** START Given information **

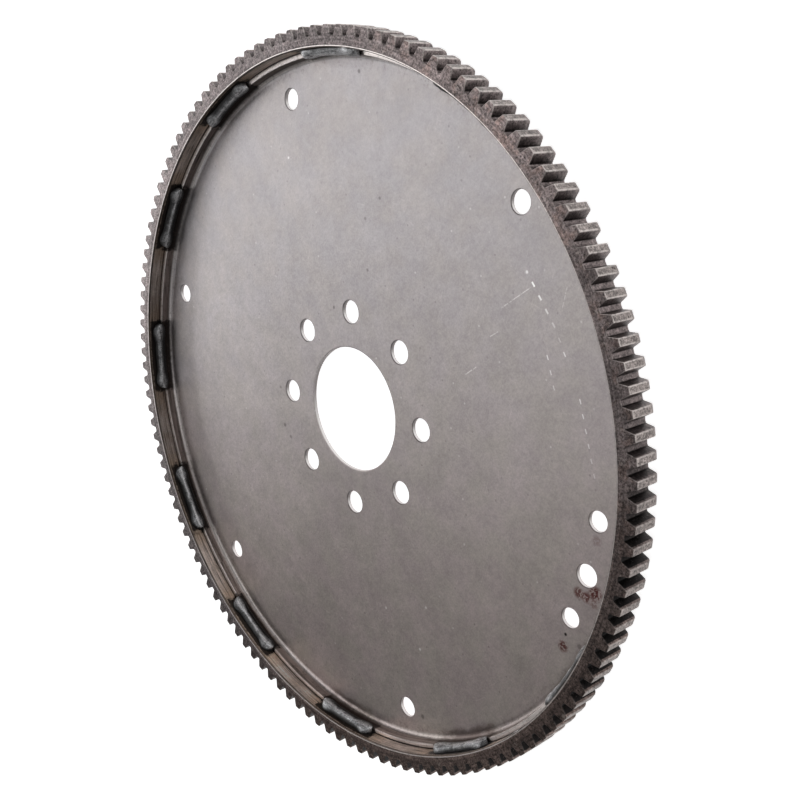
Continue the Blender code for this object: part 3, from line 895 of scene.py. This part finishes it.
def tooth_dirt(g, colour, radius, facing_up, dirty_side):
    """Hobbed gaps that are dirty towards the root, and lands that are rubbed lighter."""
    upright = g.step(facing_up, 0.8, 0.5)
    land = g.step(radius, TIP_RADIUS - 0.5 * MM, TIP_RADIUS - 0.15 * MM)
    land = g.multiply(land, g.step(facing_up, 0.5, 0.3))
    colour = g.mix(g.multiply(land, 0.8), colour, (0.275, 0.242, 0.228))

    gap = g.between(radius, ROOT_RADIUS + 0.25 * MM, ROOT_RADIUS + 1.0 * MM, 0.5 * MM)
    gap = g.most(gap, g.multiply(g.step(radius, TIP_RADIUS, ROOT_RADIUS + 0.8 * MM), 0.6))
    off_floor = g.step(radius, ROOT_RADIUS + 0.02 * MM, ROOT_RADIUS + 0.3 * MM)
    colour = g.mix(g.multiply(gap, upright, off_floor, 0.9), colour, (0.028, 0.022, 0.021))

    gap_floor = g.between(radius, ROOT_RADIUS - 0.1 * MM, ROOT_RADIUS + 0.6 * MM, 0.3 * MM)
    gap_floor = g.multiply(gap_floor, upright, g.by_side(165, -0.75, -0.45), 0.65)
    colour = g.mix(gap_floor, colour, (0.03, 0.026, 0.025))

    dirty_gap = g.between(radius, ROOT_RADIUS - 0.1 * MM, TIP_RADIUS - 1.4 * MM, 0.3 * MM)
    return g.mix(g.multiply(dirty_gap, dirty_side, upright), colour, (0.006, 0.004, 0.004))


def gear_bore(g, colour, bore, fine, grain, scored):
    """The turned bore: golden brown with dark scores, black round the welds."""
    hue = g.step(g.noise(14 * MM, 3.0, 0.6), 0.38, 0.62)
    bore_colour = g.mix(hue, (0.60, 0.51, 0.46), (0.50, 0.415, 0.36))
    tempered = g.weld_heat(2 * MM, 14 * MM, 3 * MM)
    bore_colour = g.mix(g.multiply(tempered, 0.6), bore_colour, (0.46, 0.335, 0.235))
    bore_colour = g.shade(bore_colour, g.by_side(135, 0.7, 0.93), -0.4)
    bore_colour = g.shade(bore_colour, g.by_side(212, 0.88, 0.98), 0.6)
    bore_colour = g.vary(bore_colour, scored, 0.55)
    bore_colour = g.vary(bore_colour, fine, 0.2)
    scores = g.step(scored, 0.38, 0.30)
    bore_colour = g.mix(g.multiply(scores, 0.7), bore_colour, (0.07, 0.05, 0.045))
    seam = g.step(g.z, FLANGE_TOP_Z + 0.6 * MM, FLANGE_TOP_Z + 0.1 * MM)
    bore_colour = g.mix(g.multiply(seam, 0.8), bore_colour, (0.04, 0.03, 0.028))
    colour = g.mix(bore, colour, bore_colour)

    burnt = g.multiply(g.weld_heat(0.5 * MM, 3 * MM, 2.5 * MM), bore)
    burnt_height = g.add(g.z, g.multiply(grain, 2 * MM))
    burnt = g.multiply(burnt, g.step(burnt_height, RING_FRONT_Z + 0.4 * MM, RING_FRONT_Z - 1.2 * MM))
    return colour, burnt


def bore_mouth(g, colour, radius, grain):
    """A dark band under the bore's front corner, with a fine broken line below it."""
    mouth = g.step(radius, RING_BORE_RADIUS + 0.55 * MM, RING_BORE_RADIUS + 0.45 * MM)
    dark_band = g.multiply(mouth, g.step(g.z, RING_FRONT_Z - 1.25 * MM, RING_FRONT_Z - 1.05 * MM))
    colour = g.mix(g.multiply(dark_band, 0.75), colour, (0.035, 0.028, 0.026))
    line = g.multiply(
        mouth,
        g.between(g.z, RING_FRONT_Z - 1.45 * MM, RING_FRONT_Z - 1.35 * MM, 0.15 * MM),
        g.step(grain, 0.38, 0.55),
        g.ramp(g.by_side(235, 0.7, 0.9), 0.35, 0.85),
    )
    return g.mix(line, colour, (0.80, 0.72, 0.68))


def worn_edges(g, colour, radius, grain, dirty_side):
    """Edges rubbed to bare metal, and the polished front corner of the bore."""
    wear = g.multiply(
        g.attribute("edge"),
        g.ramp(g.step(grain, 0.36, 0.56), 0.25, 0.75),
        g.ramp(dirty_side, 1.0, 0.2),
    )
    colour = g.mix(wear, colour, (0.70, 0.64, 0.61))
    corner = RING_BORE_RADIUS + RING_FRONT_CHAMFER
    polish = g.multiply(
        g.between(radius, corner - 0.05 * MM, corner + 0.34 * MM, 0.1 * MM),
        g.step(g.z, RING_FRONT_Z - 0.3 * MM, RING_FRONT_Z - 0.2 * MM),
        g.ramp(g.by_side(75, -0.2, 0.6), 0.4, 1.0),
        g.ramp(g.step(grain, 0.3, 0.5), 0.6, 1.0),
    )
    return g.mix(polish, colour, (0.97, 0.90, 0.87))


def gear_steel():
    """Turned and hobbed steel gone dark: mottled faces, light edges, dirty gaps, a brown bore."""
    g = Graph("gear_steel_finish")
    radius = g.radius()
    facing_up = g.facing()[2]
    front = g.step(facing_up, 0.8, 0.95)
    bore = g.step(radius, RING_BORE_RADIUS + 0.3 * MM, RING_BORE_RADIUS + 0.1 * MM)
    dirty_side = g.by_side(252, 0.1, 0.6)
    fine = g.noise(1.0 * MM, 2.0, 0.7)
    grain = g.noise(2.2 * MM, 3.0, 0.7)
    blot = g.noise(6 * MM, 3.0, 0.65)
    cloud = g.noise(26 * MM, 3.0, 0.6)
    turned = g.noise(0.9 * MM, 2.0, 0.6, g.round_place(1.0, 0.04))
    scored = g.noise(0.8 * MM, 2.0, 0.6, g.round_place(0.3, 0.04))
    pits = g.step(g.noise(1.5 * MM, 2.0, 0.6), 0.62, 0.70)

    colour = gear_colour(g, front, blot)
    colour = tooth_dirt(g, colour, radius, facing_up, dirty_side)
    for pattern, amount in ((fine, 0.85), (grain, 0.50), (blot, 0.28), (cloud, 0.22)):
        colour = g.vary(colour, pattern, amount)
    colour = g.mix(front, colour, g.vary(colour, turned, 0.45))
    colour = g.mix(g.multiply(pits, 0.7), colour, (0.04, 0.03, 0.028))
    rubbed = g.multiply(g.step(g.noise(5 * MM, 3.0, 0.7), 0.62, 0.72), front)
    colour = g.mix(g.multiply(rubbed, 0.35), colour, (0.48, 0.42, 0.38))
    colour, burnt = gear_bore(g, colour, bore, fine, grain, scored)
    colour = bore_mouth(g, colour, radius, grain)
    colour = g.mix(g.multiply(burnt, 0.95), colour, SOOT_COLOUR)
    colour = worn_edges(g, colour, radius, grain, dirty_side)

    roughness = g.math("MULTIPLY_ADD", grain, 0.25, 0.32)
    height = g.add(g.multiply(fine, 0.7), g.multiply(grain, 1.3))
    height = g.math("MULTIPLY_ADD", g.multiply(turned, front), 1.2, height)
    height = g.math("MULTIPLY_ADD", g.multiply(scored, bore), 3.0, height)
    height = g.math("MULTIPLY_ADD", pits, -0.8, height)
    return g.finish(colour, roughness, 0.85, height, 0.45)


def weld_metal():
    """A burnt bead: a lighter rippled ridge with glassy spots, black down its sides."""
    g = Graph("weld_metal_finish")
    silver = g.attribute("silver")
    ridge = g.attribute("edge")
    fine = g.noise(0.7 * MM, 2.0, 0.7)
    grain = g.noise(1.4 * MM, 3.0, 0.7)
    blot = g.noise(4 * MM, 3.0, 0.6)
    streaks = g.noise(0.8 * MM, 2.0, 0.6, g.round_place(1.0, 0.12))

    ridge_colour = g.tint((0.56, 0.56, 0.575), silver)
    ridge_colour = g.vary(ridge_colour, streaks, 0.55)
    ridge_colour = g.vary(ridge_colour, grain, 0.45)
    shown = g.multiply(ridge, g.ramp(g.step(blot, 0.32, 0.52), 0.45, 1.0))
    colour = g.mix(shown, (0.014, 0.013, 0.013), ridge_colour)
    glints = g.step(g.noise(2.2 * MM, 2.0, 0.6), 0.60, 0.68)
    glints = g.multiply(glints, ridge, silver)
    colour = g.mix(g.math("MULTIPLY", glints, 0.7, clamp=True), colour, (0.88, 0.88, 0.89))
    crest = g.multiply(g.step(ridge, 0.72, 0.98), g.step(streaks, 0.40, 0.58))
    crest = g.math("MULTIPLY", crest, g.multiply(silver, 0.6), clamp=True)
    colour = g.mix(crest, colour, (0.92, 0.91, 0.92))
    colour = g.vary(colour, fine, 0.3)

    roughness = g.math("MULTIPLY_ADD", grain, 0.3, 0.24)
    height = g.add(fine, g.add(grain, streaks))
    return g.finish(colour, roughness, 0.55, height, 0.4)


# Floor, lights and camera

def make_floor():
    """A pale floor, white to the camera and in reflections, that still takes a shadow."""
    size = FLOOR_HALF_SIZE
    mesh = bpy.data.meshes.new("floor")
    corners = [(-size, -size, 0), (size, -size, 0), (size, size, 0), (-size, size, 0)]
    mesh.from_pydata(corners, [], [(0, 1, 2, 3)])
    floor = bpy.data.objects.new("floor", mesh)
    bpy.context.scene.collection.objects.link(floor)
    floor.location.z = FLOOR_LEVEL
    g = Graph("floor_white")
    g.put(g.shader.inputs["Base Color"], (*FLOOR_COLOUR, 1.0))
    g.put(g.shader.inputs["Roughness"], 0.9)
    rays = g.nodes.new("ShaderNodeLightPath").outputs
    seen = g.most(rays["Is Glossy Ray"], rays["Is Transmission Ray"])
    seen = g.most(rays["Is Camera Ray"], seen)
    glow = g.nodes.new("ShaderNodeEmission")
    g.put(glow.inputs["Strength"], g.multiply(seen, FLOOR_GLOW))
    both = g.nodes.new("ShaderNodeAddShader")
    g.put(both.inputs[0], g.shader.outputs[0])
    g.put(both.inputs[1], glow.outputs[0])
    g.put(g.nodes["Material Output"].inputs["Surface"], both.outputs[0])
    mesh.materials.append(g.material)


def make_world():
    """White to the camera, and a faint grey light on the part."""
    world = bpy.data.worlds.new("studio")
    bpy.context.scene.world = world
    world.use_nodes = True
    nodes, links = world.node_tree.nodes, world.node_tree.links
    room = nodes["Background"]
    room.inputs["Color"].default_value = (1.0, 1.0, 1.0, 1.0)
    path = nodes.new("ShaderNodeLightPath")
    strength = nodes.new("ShaderNodeMapRange")
    strength.inputs["To Min"].default_value = WORLD_LEVEL
    strength.inputs["To Max"].default_value = 1.0
    links.new(path.outputs["Is Camera Ray"], strength.inputs["Value"])
    links.new(strength.outputs["Result"], room.inputs["Strength"])


def make_lamp(name, azimuth, elevation, power):
    """A square soft light in a direction from the part, facing it."""
    across = math.cos(math.radians(elevation))
    direction = Vector((
        across * math.cos(math.radians(azimuth)),
        across * math.sin(math.radians(azimuth)),
        math.sin(math.radians(elevation)),
    ))
    data = bpy.data.lights.new(name, "AREA")
    data.shape = "SQUARE"
    data.size = LAMP_SIZE
    data.energy = power
    lamp = bpy.data.objects.new(name, data)
    bpy.context.scene.collection.objects.link(lamp)
    lamp.location = direction * LAMP_DISTANCE
    lamp.rotation_mode = "QUATERNION"
    lamp.rotation_quaternion = direction.to_track_quat("Z", "Y")


def make_camera():
    forward = Vector(CAMERA_FORWARD).normalized()
    right = Vector(CAMERA_RIGHT).normalized()
    up = right.cross(forward)
    data = bpy.data.cameras.new("camera")
    data.lens = CAMERA_LENS
    data.sensor_width = CAMERA_SENSOR
    camera = bpy.data.objects.new("camera", data)
    bpy.context.scene.collection.objects.link(camera)
    turn = Matrix((right, up, -forward)).transposed()
    camera.matrix_world = Matrix.Translation(Vector(CAMERA_PLACE)) @ turn.to_4x4()
    bpy.context.scene.camera = camera


make_camera()
make_disc(sheet_steel())
make_ring_gear(gear_steel())
bead_material = weld_metal()
for weld_number in range(1, WELD_COUNT + 1):
    make_weld(weld_number, *WELD_LOOKS[weld_number - 1], bead_material)
make_floor()
make_world()
for softbox in SOFTBOXES:
    make_lamp(*softbox)
bpy.context.scene.view_settings.view_transform = "Standard"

** END Given information **

- Challenge -
Only the lines from the start of the data to the line holding "(0.275, 0.242, 0.228))" are wanted; return them exactly, both ends included.

- Task output -
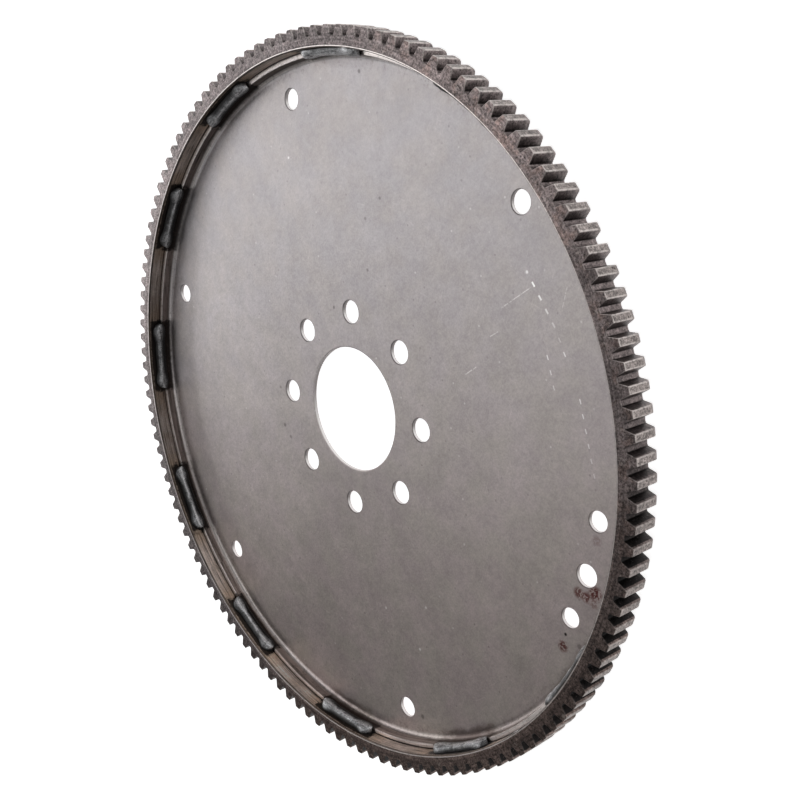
Continue the Blender code for this object: part 3, from line 895 of scene.py. This part finishes it.
def tooth_dirt(g, colour, radius, facing_up, dirty_side):
    """Hobbed gaps that are dirty towards the root, and lands that are rubbed lighter."""
    upright = g.step(facing_up, 0.8, 0.5)
    land = g.step(radius, TIP_RADIUS - 0.5 * MM, TIP_RADIUS - 0.15 * MM)
    land = g.multiply(land, g.step(facing_up, 0.5, 0.3))
    colour = g.mix(g.multiply(land, 0.8), colour, (0.275, 0.242, 0.228))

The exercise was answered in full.